Marble Falls There’s a lot more that is wrong about the interplay between housing supply and home purchases than the current drumbeating about interest rates. A hugely superficial argument is being advanced by some reporters and economists that the current squeeze in houses available for purchase is due to an entire segment of homeowners holding onto their properties rather than making them available, because they have fixed interest rates that are lower than the current levels. There is such a long line of culprits to put in the lineup when looking for those responsible for our affordable housing crisis that many of us might not have even called the 30-year mortgage rate to appear under the klieg lights.
First a disclosure is in order, I suppose. Reading the whine, I looked at the average 30-year rate as I write, and it’s quoted at 8.2%, which certainly isn’t low and absolutely is higher than it was even a couple of years ago. At the same time, when I bought my first house, thanks to relocation assistance due to the Wilbur Mills expressway construction from a house, I was renting in Little Rock’s Hanger Hill neighborhood. I used the money for a downpayment on a place in the Centennial neighborhood, only blocks from Little Rock’s historic Central High School. I was paying over 9% on that mortgage and lucky to get it for the peanuts in my paycheck. Later, when we finally bought a house in New Orleans in 1989, I also paid over 9% and did so for more than 20 years until I paid off the balance around 2010. In short, if you want to blame someone, don’t blame the boomers. We’ve been there and done that with high mortgage rates. Furthermore, between taxes and insurance rates in New Orleans now, annual payments dwarf what we were paying throughout that period.
The biggest problem in US mortgages is not the governmental guarantee as a contributor to inequity and shortages, but the huge loss of tax revenue because of the home mortgage deduction, which is by and large our largest governmental welfare program, even if mostly utilized by the middle and upper classes who are homeowners. Furthermore, the pundits and economists who argue that homeowners with the kind of rates we paid always had the risk-free hedge of being able to refinance, must have never looked at the short- and long-term costs of doing those deals. Refi marketing by mortgage companies and banks has been wild and sometimes accounted for more than half of their mortgage business, but I, for one, could never figure out a way to make the numbers work, once I would have been adding another decade or more to my payments while paying for points and costs up and down the line. Refi works if you plan to buy or sale before the term, so I’m not sure that recycled ownership is the best US housing policy.

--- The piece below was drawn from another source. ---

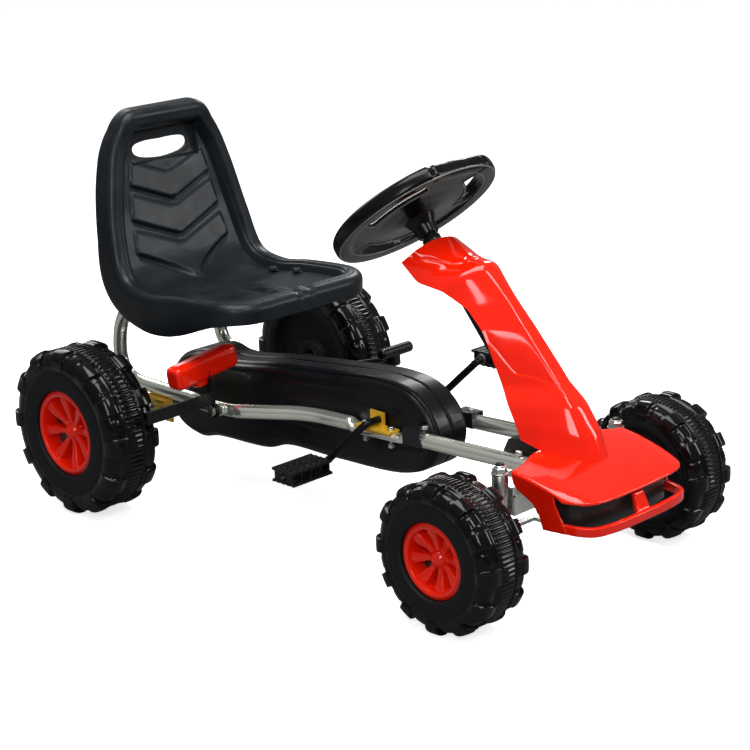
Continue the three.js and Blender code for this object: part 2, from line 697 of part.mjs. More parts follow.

The figures below come from Freddie Mac, which began tracking 30-year fixed-rate mortgage rates in April 1971:
Decade |
Mortgage rate near the beginning of the decade | Mortgage rate at the end of the decade |
1970s | 7.33% | 12.9% |
1980s | 12.9% | 9.78% |
1990s | 9.83% | 8.06% |
2000s | 8.15% | 5.14% |
2010s | 5.09% | 3.74% |
2020s | 3.72% | Today is 8.2% |
Why in the world when we look at the rates since the 70s and 80s and see the breaks buyers got in the 2010s and 2020s, partially as banks and real estate companies tried to get people back into homeownership after the 2007-2008 bubble broke, would we blame the millennials who were able to buy houses over the last 15 years as they got on their feet and started families? Who in their right mind wants to believe that somehow the fact that they are holding on to their houses is the cause of an affordable housing crisis now? Balderdash!
I’m not reading that instead of the government guaranteeing mortgage and generous tax breaks for homeowners it should be building more public housing and encouraging and incentivizing the construction of more affordable apartment blocks instead of aiding developers of high-end condos and apartments. Instead, we see private equity with all of their tax breaks swooping in and buying whole tranches of homes for rental.
We need a national housing policy that addresses equity and affordability. It may not involve the American obsession with homeownership, but it won’t be solved by singling out 30-year mortgage rates. We have no real housing policy for the majority of Americans. It would be a good idea to demand one.